NEW YORK (CNN/Money) - Accounting problems? No problem!

That was the widespread attitude last week as analysts rushed to defend stocks hit by accounting worries. And investors were listening, jumping in to snatch up shares at what they saw as bargain prices.

As I wrote last week, Verisign and Qualcomm both staged impressive comebacks after being flagged for questionable accounting (see more). But the strangest story had to be the recovery of Take-Two Interactive, which opened for trading Friday for the first time since late January when the company announced it was delaying fourth-quarter results while it went over its books again.

Stock in the video game maker, best known for the game "Grand Theft Auto 3" (ponder the irony), plunged nearly 20 percent in early trading Friday, but finished the day down only 2 percent.

Pretty good, considering that while the stock was halted the company announced that the SEC was conducting a formal investigation of its books, that its CFO had left the company -- and that it was restating the past seven -- SEVEN! -- quarters' worth of results.

On Friday, the company said it wanted to "extend our most sincere apologies to our shareholders for any inconvenience they have been caused due to the halt in trading of our common stock."

That and a clean bill of health from PricewaterhouseCoopers was apparently enough for analyst Michael Pachter of Wedbush Morgan Securities, who assured investors the stock was a steal. "It's an awesome stock," Reuters quoted him as saying. "Buy it."

We're not out of the woods yet

Perky analysts weren't quite as successful in allaying concerns raised about Nvidia and IBM. Nvidia slid some 8 percent after it announced the SEC was investigating its accounting. (See more on Nvidia.)

IBM, meanwhile, dropped nearly 5 percent after a New York Times article reported that the company had pumped up its fourth-quarter earnings with a one-time gain from the sale of a unit to JDS Uniphase. (See more on IBM.)

Analysts rushed to defend both stocks. Morgan Stanley analyst Mark Edelstone declared that "the accounting questions facing NVDA are relatively benign;" analysts at Thomas Weisel and Credit Suisse First Boston opined that the drop in the stock's price gave true believers a wonderful buying opportunity.

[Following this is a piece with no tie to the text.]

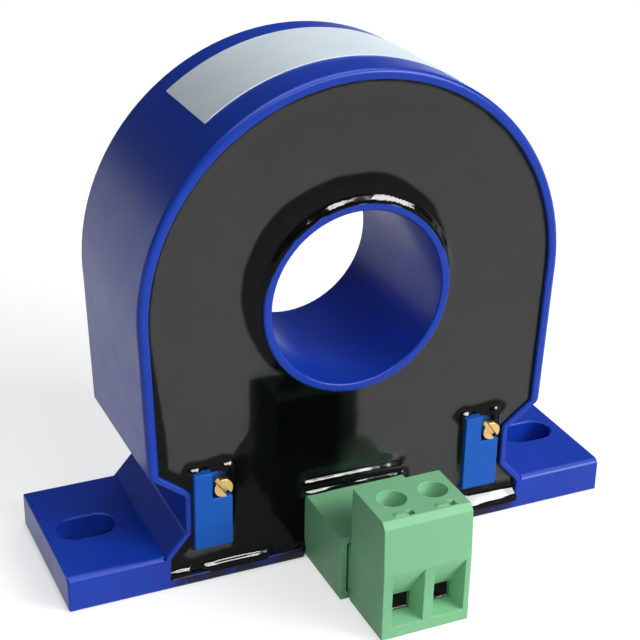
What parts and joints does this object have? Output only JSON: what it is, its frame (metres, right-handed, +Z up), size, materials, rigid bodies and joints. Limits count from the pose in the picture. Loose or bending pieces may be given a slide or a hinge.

Steven Milunovich of Merrill Lynch, meanwhile, suggested that IBM's accounting for the transaction was reasonable, since much of the unit's value could be considered intellectual property. He may have a point, but it's a judgement call, and even Milunovich notes that IBM could have been better in its disclosure.

IBM has long faced questions about the quality of its earnings -- and its seemingly miraculous ability to make earnings grow several times faster than revenue. As Bethany McLean notes in an excellent dissection of the issue in Fortune, IBM's revenues have grown only about 5 percent annually since 1994 -- while earnings per share have grown nearly 20 percent a year, pumped up by stock buybacks (which reduce the numbers of shares, thus increasing earnings per share) and by returns from the company's over-funded pension plan. Much about IBM's accounting remains murky. But that has hardly dimmed the ardor of its fans.

All proof that, as the band Half Japanese once put it: "Miracles happen, every day."